Search the material for the string "that" and copy each line where it occurs.

**RECORDS SUPPLIED:**
★ ★ ★
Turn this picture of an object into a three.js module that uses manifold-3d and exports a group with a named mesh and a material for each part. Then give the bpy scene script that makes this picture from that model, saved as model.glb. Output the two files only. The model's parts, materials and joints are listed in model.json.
★ ★ ★
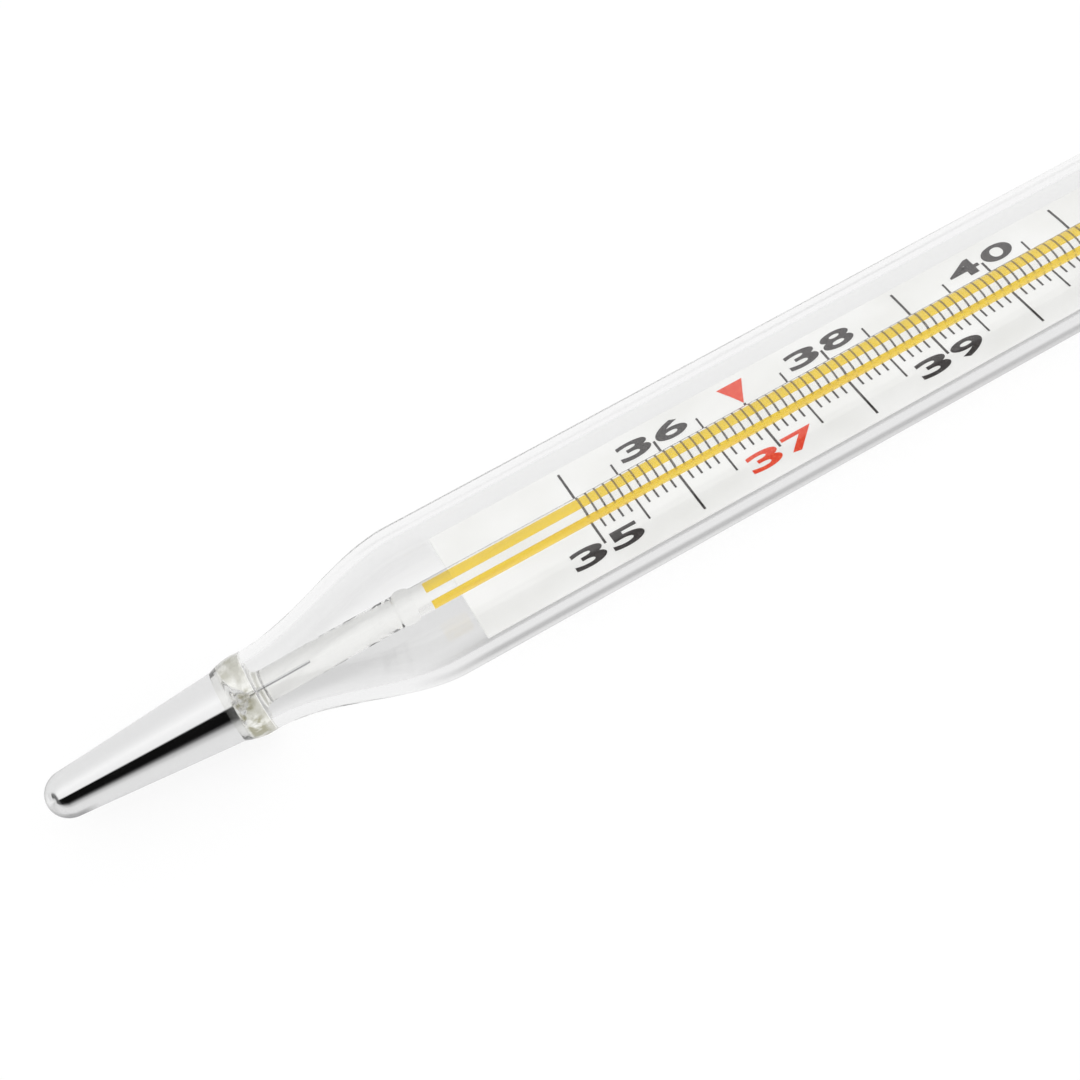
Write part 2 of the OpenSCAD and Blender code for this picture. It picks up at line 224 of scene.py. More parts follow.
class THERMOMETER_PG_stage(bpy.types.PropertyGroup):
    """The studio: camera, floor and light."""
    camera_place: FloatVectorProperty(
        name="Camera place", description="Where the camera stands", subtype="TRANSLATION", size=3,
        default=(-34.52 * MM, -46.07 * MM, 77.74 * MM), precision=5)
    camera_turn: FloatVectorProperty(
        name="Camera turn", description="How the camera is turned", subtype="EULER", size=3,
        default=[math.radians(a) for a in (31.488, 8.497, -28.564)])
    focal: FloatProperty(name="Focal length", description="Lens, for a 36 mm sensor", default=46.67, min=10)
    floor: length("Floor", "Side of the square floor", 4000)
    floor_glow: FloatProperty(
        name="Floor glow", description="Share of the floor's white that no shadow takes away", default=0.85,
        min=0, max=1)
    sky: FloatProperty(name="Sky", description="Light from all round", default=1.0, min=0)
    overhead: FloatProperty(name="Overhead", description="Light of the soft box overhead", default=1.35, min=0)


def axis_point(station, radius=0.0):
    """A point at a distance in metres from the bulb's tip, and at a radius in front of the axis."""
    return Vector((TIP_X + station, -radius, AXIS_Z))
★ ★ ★
**CORRECT RESULT:**
Turn this picture of an object into a three.js module that uses manifold-3d and exports a group with a named mesh and a material for each part. Then give the bpy scene script that makes this picture from that model, saved as model.glb. Output the two files only. The model's parts, materials and joints are listed in model.json.
        name="Floor glow", description="Share of the floor's white that no shadow takes away", default=0.85,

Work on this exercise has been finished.